4. Our neural network is being built here. Tensorflow provides all the functions for easily creating neural networks. This is merely a trigger. Clearly, all the functions explained above are called here & nothing is particularly difficult.

cnn = tf.keras.models.Sequential()
 
cnn.add(tf.keras.layers.Conv2D(filters=224 , kernel_size=3 , activation='relu' , input_shape=[224,224,3]))
cnn.add(tf.keras.layers.MaxPool2D(pool_size=2,strides=2))
 
cnn.add(tf.keras.layers.Conv2D(filters=224 , kernel_size=3 , activation='relu' ))
cnn.add(tf.keras.layers.MaxPool2D(pool_size=2 , strides=2))
 
cnn.add(tf.keras.layers.Dropout(0.5))
cnn.add(tf.keras.layers.Flatten())

cnn.add(tf.keras.layers.Dense(units=128, activation='relu'))
cnn.add(tf.keras.layers.Dense(units=1 , activation='sigmoid'))
cnn.compile(optimizer = 'Adam' , loss = 'binary_crossentropy' , metrics = ['accuracy'])

5. As we trigger the fit function, the training dataset will be fitted into our neural networks, and the test dataset will be used to test the network.

cnn.fit(x = training_set , validation_data = test_set , epochs = 50)

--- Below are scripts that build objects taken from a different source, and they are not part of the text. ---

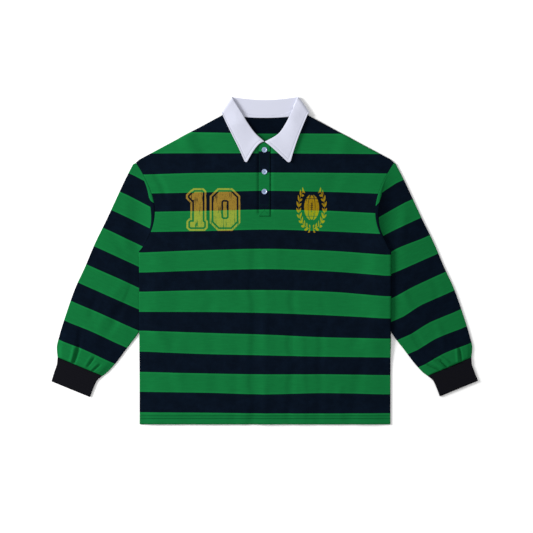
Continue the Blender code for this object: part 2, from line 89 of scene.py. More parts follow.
# Heights of the layers under the back panel, and where they lift it, each as start and width
SLEEVE_ROOM = 0.6
FLAT_SLEEVE = 2.0 * JERSEY + SLEEVE_ROOM
SLEEVE_STACK = 3.6
SLEEVE_SIDE_RAMP = (200.0, 70.0)
SLEEVE_LOW_RAMP = (-265.0, 80.0)
SLEEVE_HIGH_RAMP = (15.0, 110.0)
COLLAR_ROOM = 0.2
COLLAR_STACK = DRILL + 2.0 * LAYER_GAP + COLLAR_ROOM
COLLAR_RAMP = (285.0, 45.0)
COLLAR_SIDE_RAMP = (108.0, 60.0)

# Loft of the front panel: all over, beside the armholes, at the left armpit, below the neck and
# at its sides, each with where it comes up. Then the folds' fade, and the panel's edges.
BODY_LOFT = 1.8
SEAM_RAMP = (0.0, 45.0)
ARMHOLE_LOFT = 2.3
ARMHOLE_RAMP = (0.0, 55.0)
LEFT_LOFT = 5.0
LEFT_RAMP = (225.0, 60.0)
LEFT_LOW_RAMP = (-230.0, 120.0)
LEFT_HIGH_RAMP = (110.0, 90.0)
NECK_LOFT = 1.7
NECK_MIDDLE_Y = 325.0
NECK_RAMP = (55.0, 100.0)
NECK_SIDE_ROOM = 2.0
NECK_SIDE_RAMP = (8.0, 30.0)
FOLD_RAMP = (0.0, 30.0)
TROUGH_SOFTNESS = 0.25
EDGE_ROLL = 3.0
ARMHOLE_GROOVE = 0.4

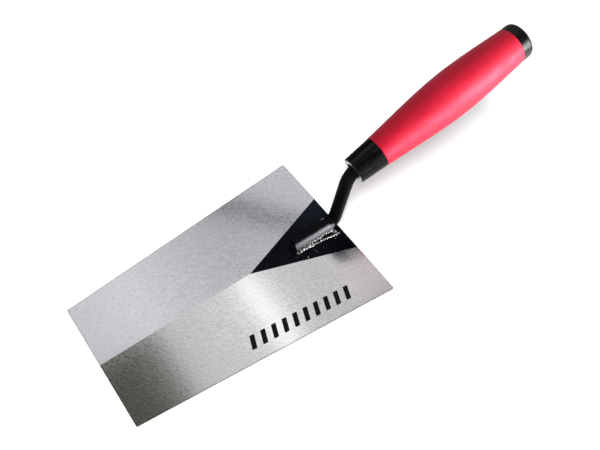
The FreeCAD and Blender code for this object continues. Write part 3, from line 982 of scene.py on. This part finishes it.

6. As a result of the successful training and testing of our model. Here are some examples to predict. Using this code, we load the image through Keras’ load_img function and then we convert it into an array to be passed through neural networks.
To predict the outcome, we called cnn.predict.

from keras.preprocessing import image
test_image = tf.keras.utils.load_img('prediction/deepfake1.jpg',target_size=(224,224))
test_image = tf.keras.utils.img_to_array(test_image)
test_image = np.expand_dims(test_image,axis=0)
 
result = cnn.predict(test_image)
training_set.class_indices

print(result)
plt.imshow(image)

Summary

In this Machine Learning project, we built a deepfake detection system. We used Convolutional Neural Networks to build our neural network in our project. We hope you learn how to make a deepfake detection system.